* [Requirement] Only the lines from the line that has "cup_r = screw_r - screw_chamfer;" through the line that has "in imported if" should be reproduced, exactly and with both ends kept.

* [Data block]
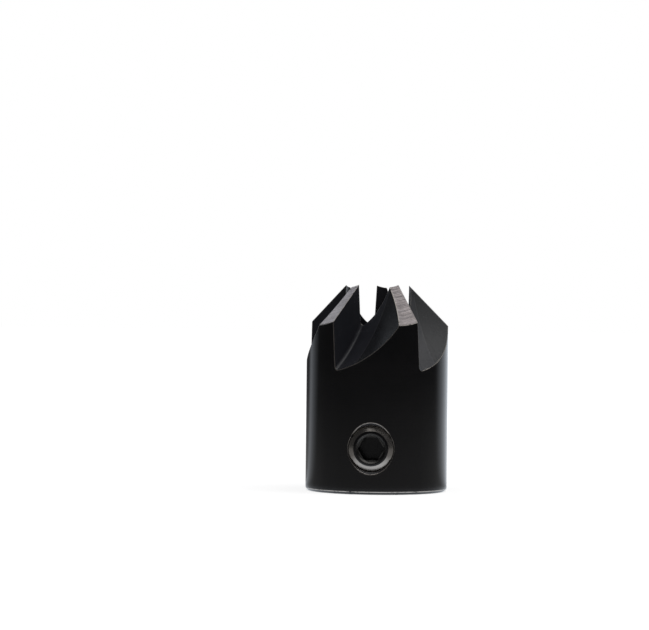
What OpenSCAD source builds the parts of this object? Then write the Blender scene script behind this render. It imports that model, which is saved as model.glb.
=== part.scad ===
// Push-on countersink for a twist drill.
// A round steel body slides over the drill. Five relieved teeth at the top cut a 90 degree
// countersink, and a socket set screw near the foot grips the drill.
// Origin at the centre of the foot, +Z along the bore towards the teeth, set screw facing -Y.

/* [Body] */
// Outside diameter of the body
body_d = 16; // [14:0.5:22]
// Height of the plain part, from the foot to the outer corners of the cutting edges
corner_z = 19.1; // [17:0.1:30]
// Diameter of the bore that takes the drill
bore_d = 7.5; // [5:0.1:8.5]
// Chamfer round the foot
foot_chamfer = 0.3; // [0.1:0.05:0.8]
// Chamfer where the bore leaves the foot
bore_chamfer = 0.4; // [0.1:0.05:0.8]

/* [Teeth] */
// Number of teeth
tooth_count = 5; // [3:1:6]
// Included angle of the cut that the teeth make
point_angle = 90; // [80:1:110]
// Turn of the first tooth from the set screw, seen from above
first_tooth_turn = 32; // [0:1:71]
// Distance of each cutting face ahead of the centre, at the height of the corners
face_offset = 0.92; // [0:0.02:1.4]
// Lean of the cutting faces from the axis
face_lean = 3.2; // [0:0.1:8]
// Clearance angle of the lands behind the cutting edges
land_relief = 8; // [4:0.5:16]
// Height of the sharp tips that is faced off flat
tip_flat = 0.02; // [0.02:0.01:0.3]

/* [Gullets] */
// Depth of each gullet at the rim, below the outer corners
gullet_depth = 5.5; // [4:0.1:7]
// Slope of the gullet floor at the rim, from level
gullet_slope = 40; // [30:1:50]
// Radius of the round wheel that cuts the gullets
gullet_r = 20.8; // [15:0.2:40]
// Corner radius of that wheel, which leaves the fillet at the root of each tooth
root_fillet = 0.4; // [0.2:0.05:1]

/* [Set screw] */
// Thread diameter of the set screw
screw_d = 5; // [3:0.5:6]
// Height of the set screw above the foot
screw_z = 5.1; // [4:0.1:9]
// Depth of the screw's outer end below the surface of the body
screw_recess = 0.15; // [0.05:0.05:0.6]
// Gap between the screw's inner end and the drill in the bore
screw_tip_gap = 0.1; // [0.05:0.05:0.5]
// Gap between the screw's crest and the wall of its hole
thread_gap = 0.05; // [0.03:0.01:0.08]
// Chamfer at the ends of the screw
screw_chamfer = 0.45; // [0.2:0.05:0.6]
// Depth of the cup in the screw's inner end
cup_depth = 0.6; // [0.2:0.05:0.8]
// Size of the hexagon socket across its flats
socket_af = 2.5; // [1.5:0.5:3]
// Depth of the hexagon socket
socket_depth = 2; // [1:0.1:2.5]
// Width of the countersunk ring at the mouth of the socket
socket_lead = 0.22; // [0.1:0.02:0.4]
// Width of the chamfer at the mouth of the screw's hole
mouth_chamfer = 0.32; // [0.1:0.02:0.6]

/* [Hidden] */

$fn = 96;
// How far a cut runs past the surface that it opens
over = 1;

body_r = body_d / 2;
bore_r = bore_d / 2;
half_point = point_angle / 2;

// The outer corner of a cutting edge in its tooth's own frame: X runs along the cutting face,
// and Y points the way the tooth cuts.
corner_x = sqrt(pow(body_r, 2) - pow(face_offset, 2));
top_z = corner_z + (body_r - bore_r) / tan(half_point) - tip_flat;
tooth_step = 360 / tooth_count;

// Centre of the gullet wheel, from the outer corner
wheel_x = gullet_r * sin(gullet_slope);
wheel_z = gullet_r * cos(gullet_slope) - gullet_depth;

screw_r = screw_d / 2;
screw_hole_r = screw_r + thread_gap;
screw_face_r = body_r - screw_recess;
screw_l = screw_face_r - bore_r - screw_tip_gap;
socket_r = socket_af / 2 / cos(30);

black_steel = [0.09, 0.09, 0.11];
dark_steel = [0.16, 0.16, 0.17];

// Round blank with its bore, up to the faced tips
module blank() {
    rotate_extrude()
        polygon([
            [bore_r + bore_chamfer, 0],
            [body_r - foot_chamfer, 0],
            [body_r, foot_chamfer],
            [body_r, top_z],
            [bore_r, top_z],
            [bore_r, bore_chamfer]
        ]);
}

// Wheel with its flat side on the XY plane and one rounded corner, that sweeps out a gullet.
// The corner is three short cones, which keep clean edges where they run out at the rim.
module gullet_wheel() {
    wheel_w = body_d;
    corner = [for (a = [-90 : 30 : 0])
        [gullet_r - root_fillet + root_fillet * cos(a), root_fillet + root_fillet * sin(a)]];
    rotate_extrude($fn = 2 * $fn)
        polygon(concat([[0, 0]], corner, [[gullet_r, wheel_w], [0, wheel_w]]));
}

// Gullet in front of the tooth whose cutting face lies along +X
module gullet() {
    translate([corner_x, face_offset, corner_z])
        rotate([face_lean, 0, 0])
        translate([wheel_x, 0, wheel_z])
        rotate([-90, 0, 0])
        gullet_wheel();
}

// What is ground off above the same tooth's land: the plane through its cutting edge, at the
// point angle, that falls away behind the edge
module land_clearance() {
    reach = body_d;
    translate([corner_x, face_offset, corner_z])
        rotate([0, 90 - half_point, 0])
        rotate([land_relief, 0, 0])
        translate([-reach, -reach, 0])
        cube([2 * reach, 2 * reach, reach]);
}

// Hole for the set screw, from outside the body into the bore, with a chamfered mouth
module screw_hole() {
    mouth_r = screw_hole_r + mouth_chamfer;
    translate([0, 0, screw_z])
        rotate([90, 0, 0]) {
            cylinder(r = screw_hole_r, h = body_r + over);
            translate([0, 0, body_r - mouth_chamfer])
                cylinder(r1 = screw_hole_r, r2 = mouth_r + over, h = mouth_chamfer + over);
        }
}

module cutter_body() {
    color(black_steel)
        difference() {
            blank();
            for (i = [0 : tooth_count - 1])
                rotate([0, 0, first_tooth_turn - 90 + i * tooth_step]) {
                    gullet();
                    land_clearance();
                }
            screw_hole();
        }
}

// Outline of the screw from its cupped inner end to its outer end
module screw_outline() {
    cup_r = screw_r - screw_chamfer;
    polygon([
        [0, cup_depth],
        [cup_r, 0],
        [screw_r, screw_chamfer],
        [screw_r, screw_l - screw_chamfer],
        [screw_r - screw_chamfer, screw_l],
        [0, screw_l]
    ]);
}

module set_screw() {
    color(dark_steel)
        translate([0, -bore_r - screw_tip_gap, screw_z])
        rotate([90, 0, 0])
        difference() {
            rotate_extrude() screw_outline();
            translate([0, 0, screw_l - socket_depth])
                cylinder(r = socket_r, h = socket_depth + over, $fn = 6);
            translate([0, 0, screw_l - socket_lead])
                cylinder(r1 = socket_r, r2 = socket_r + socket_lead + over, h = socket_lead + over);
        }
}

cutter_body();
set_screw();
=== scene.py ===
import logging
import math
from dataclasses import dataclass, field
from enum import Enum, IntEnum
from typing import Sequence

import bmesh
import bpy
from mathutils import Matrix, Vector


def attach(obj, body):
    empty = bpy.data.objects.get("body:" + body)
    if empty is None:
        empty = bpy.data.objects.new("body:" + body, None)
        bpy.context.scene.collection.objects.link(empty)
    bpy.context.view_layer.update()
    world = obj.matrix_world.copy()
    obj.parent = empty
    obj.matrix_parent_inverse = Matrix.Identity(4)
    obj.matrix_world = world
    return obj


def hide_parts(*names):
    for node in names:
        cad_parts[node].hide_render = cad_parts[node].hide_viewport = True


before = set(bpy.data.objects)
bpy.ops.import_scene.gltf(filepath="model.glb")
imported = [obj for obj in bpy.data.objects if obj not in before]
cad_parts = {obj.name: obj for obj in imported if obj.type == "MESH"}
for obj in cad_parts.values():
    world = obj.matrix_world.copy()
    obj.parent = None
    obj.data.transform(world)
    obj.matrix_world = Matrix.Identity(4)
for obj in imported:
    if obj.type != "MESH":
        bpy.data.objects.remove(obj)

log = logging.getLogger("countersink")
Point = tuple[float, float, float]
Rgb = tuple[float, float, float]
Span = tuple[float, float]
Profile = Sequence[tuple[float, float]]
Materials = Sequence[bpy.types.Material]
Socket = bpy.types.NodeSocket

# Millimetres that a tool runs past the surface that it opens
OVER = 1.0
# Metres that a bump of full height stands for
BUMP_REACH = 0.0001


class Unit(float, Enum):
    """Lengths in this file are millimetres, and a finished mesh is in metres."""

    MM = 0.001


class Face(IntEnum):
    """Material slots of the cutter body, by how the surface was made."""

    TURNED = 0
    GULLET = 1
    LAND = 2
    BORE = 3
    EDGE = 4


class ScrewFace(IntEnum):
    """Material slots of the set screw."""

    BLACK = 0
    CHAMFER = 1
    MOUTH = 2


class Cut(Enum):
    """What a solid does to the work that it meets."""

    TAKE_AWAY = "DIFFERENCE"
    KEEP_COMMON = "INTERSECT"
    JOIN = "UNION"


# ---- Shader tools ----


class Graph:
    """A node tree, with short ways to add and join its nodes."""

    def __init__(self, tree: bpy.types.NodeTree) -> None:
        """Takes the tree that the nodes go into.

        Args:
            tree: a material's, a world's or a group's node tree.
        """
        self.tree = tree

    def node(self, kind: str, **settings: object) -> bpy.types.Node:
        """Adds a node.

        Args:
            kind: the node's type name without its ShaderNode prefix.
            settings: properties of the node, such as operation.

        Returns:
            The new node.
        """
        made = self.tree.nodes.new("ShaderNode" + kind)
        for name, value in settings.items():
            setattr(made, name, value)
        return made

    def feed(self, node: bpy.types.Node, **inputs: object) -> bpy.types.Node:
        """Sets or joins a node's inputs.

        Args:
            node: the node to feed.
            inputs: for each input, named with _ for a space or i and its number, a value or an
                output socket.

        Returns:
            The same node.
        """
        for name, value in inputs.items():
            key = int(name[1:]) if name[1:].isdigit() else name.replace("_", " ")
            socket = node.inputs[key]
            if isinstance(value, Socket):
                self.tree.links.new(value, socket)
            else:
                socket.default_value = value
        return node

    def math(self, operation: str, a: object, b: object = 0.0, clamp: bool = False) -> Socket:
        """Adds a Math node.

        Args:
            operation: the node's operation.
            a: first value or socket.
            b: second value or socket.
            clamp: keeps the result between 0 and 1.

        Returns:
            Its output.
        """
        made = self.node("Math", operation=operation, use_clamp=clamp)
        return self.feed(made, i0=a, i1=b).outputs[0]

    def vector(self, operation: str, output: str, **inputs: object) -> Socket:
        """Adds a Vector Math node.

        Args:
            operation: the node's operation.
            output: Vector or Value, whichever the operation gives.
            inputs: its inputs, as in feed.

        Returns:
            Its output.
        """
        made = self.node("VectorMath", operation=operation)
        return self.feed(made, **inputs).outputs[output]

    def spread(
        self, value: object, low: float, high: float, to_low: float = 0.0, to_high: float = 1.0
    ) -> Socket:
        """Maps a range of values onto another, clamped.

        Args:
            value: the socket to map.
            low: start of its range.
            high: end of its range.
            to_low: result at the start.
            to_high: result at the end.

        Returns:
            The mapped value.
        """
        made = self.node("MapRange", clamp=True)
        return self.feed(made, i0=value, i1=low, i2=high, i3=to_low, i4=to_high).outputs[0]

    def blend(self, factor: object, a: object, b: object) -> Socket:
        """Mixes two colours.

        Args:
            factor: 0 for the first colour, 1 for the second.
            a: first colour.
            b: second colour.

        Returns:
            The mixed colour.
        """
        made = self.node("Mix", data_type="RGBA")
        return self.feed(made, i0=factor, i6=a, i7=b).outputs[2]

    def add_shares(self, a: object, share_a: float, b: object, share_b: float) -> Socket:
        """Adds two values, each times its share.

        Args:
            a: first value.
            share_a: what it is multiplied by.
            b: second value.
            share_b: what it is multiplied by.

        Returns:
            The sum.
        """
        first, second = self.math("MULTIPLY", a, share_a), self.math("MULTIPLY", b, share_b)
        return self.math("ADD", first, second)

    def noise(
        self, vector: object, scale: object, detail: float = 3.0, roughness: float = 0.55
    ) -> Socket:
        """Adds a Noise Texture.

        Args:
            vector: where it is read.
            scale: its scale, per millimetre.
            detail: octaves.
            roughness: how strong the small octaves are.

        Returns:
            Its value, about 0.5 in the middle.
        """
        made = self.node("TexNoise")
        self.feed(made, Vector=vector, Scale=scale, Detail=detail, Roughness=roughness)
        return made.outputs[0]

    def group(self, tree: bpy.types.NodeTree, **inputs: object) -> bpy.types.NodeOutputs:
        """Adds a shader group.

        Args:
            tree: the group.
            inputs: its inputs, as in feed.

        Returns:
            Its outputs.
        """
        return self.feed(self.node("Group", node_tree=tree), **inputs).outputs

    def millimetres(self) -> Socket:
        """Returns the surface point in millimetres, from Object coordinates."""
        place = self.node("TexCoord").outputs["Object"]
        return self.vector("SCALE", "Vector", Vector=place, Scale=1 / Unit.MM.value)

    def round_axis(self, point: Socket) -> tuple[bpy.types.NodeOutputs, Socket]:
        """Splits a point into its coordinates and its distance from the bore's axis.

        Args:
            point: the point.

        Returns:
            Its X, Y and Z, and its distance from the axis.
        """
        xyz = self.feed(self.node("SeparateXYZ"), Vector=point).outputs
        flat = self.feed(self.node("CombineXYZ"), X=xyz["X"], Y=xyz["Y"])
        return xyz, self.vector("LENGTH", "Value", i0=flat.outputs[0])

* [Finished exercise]
    cup_r = screw_r - screw_chamfer;
    polygon([
        [0, cup_depth],
        [cup_r, 0],
        [screw_r, screw_chamfer],
        [screw_r, screw_l - screw_chamfer],
        [screw_r - screw_chamfer, screw_l],
        [0, screw_l]
    ]);
}

module set_screw() {
    color(dark_steel)
        translate([0, -bore_r - screw_tip_gap, screw_z])
        rotate([90, 0, 0])
        difference() {
            rotate_extrude() screw_outline();
            translate([0, 0, screw_l - socket_depth])
                cylinder(r = socket_r, h = socket_depth + over, $fn = 6);
            translate([0, 0, screw_l - socket_lead])
                cylinder(r1 = socket_r, r2 = socket_r + socket_lead + over, h = socket_lead + over);
        }
}

cutter_body();
set_screw();
=== scene.py ===
import logging
import math
from dataclasses import dataclass, field
from enum import Enum, IntEnum
from typing import Sequence

import bmesh
import bpy
from mathutils import Matrix, Vector


def attach(obj, body):
    empty = bpy.data.objects.get("body:" + body)
    if empty is None:
        empty = bpy.data.objects.new("body:" + body, None)
        bpy.context.scene.collection.objects.link(empty)
    bpy.context.view_layer.update()
    world = obj.matrix_world.copy()
    obj.parent = empty
    obj.matrix_parent_inverse = Matrix.Identity(4)
    obj.matrix_world = world
    return obj


def hide_parts(*names):
    for node in names:
        cad_parts[node].hide_render = cad_parts[node].hide_viewport = True


before = set(bpy.data.objects)
bpy.ops.import_scene.gltf(filepath="model.glb")
imported = [obj for obj in bpy.data.objects if obj not in before]
cad_parts = {obj.name: obj for obj in imported if obj.type == "MESH"}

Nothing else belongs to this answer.